March 21, 2024 the United States filed an antitrust complaint against Apple. The filing is a new approach to antitrust and hinges on mostly how Apple chose to design the iPhone from the very start.
Another great piece, Steven. Ultimately all of this reeks of a more basic trojan horse: EU and US governments using these maneuvers to reduce iOS security for enhanced surveillance.
I find this sort of thing absolutely ridiculous. The DOJ is essentially trying to tell people what features they are allowed to implement in a product and also how those features get implemented. I hated this when it happened to Microsoft, and I found it absolutely insane. As an example, if I made a hammer that was better than all other hammers, and people bought my hammer but that hammer happened to also have a bottle opener on it, would the government then be able to say that I leveraged my monopoly on hammers to gain a monopoly on bottle openers? It is more sensible to say that for some reason people preferred my product, and that all I did was supply people with a product that they found valuable. Why should such a thing be illegal?
Yeah... I suppose I am not adding anything to the conversation here, but thank you for the write up SteveSi. Your insight is appreciated.
Wow Steven — this is a very well researched and written post. Must have been quite a lot of effort to compile all this, but we are certainly better off now that we read it. And the MSFT experience and anecdotes are so useful too.

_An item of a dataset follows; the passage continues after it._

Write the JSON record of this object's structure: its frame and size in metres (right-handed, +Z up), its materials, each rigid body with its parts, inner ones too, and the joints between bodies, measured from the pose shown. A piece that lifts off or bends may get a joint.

Excellently researched article Steve, your anecdotes from Microsoft are very insightful. My hope is this becomes a landmark case for the limits of antitrust, by DOJ losing completely, but I doubt this will happen. The case law and the letter of the law at this point only exists as a historical constraint, something a new theory like Living Constitution etc can easily dismiss. Their whole motivation and deciding factors seems to me bigness and then they work backwards to see what sort of case they can bring against the “Big Tech”. At some point someone needs to make the govt/ DOJ understand that they don’t need to be so paranoid of big companies, those companies have far lesser influence than you think and trying to crush them every time they become big is not healthy for society or for you either. I wonder when that day, if ever, will come.
Just curious about the “smartphone is not a PC” idea. While a agree that in a very practical sense the two are not the same, when you start to deconstruct what they are, the line seems much blurrier to me. I agree that they are marketed as different products and that part of what Apple is selling is an ecosystem, but I am less convinced that Apple’s marketing is in any way what dictates what their devices are. I can market water as ice but that does not make it so.
I guess I find personal desire for a very technical contrast of what separates a smartphone from a PC. Maybe this is pedantic, and for all I know it may have already been worked out somewhere in a legal setting.
All the same, I enjoyed reading an opinion from the opposite side on this when almost everything I have heard up to now supported the DOJ. I look forward to reading more.
It is the level of abstraction customers deal with. The App Store embodies that. The idea that a "computer" means you own the OS+platform and can do anything you want is antiquated. I wrote a bunch about that in the EU post previous to this one.
Without doubt, Apple, Android and Samsung reserve specific APIs in their sole interest of monopolizing profitable apps. Just because DOJ have not yet gotten to Android (kinda) or Samsung on that topic does not make it right for Apple, who is by far the most egregious violator. APIs for SMS, Bluetooth pairing, direct WiFi to name a few, Apple’s apps have magical experiences with such APIs, others have to go through such obfuscated processes deeming them worthless. Hey, I like Apple, but call a spade a spade, I would like see Apple level the playing field. Steven, your view truly sounds like you are looking to be on someone’s good graces. You are smarter than that.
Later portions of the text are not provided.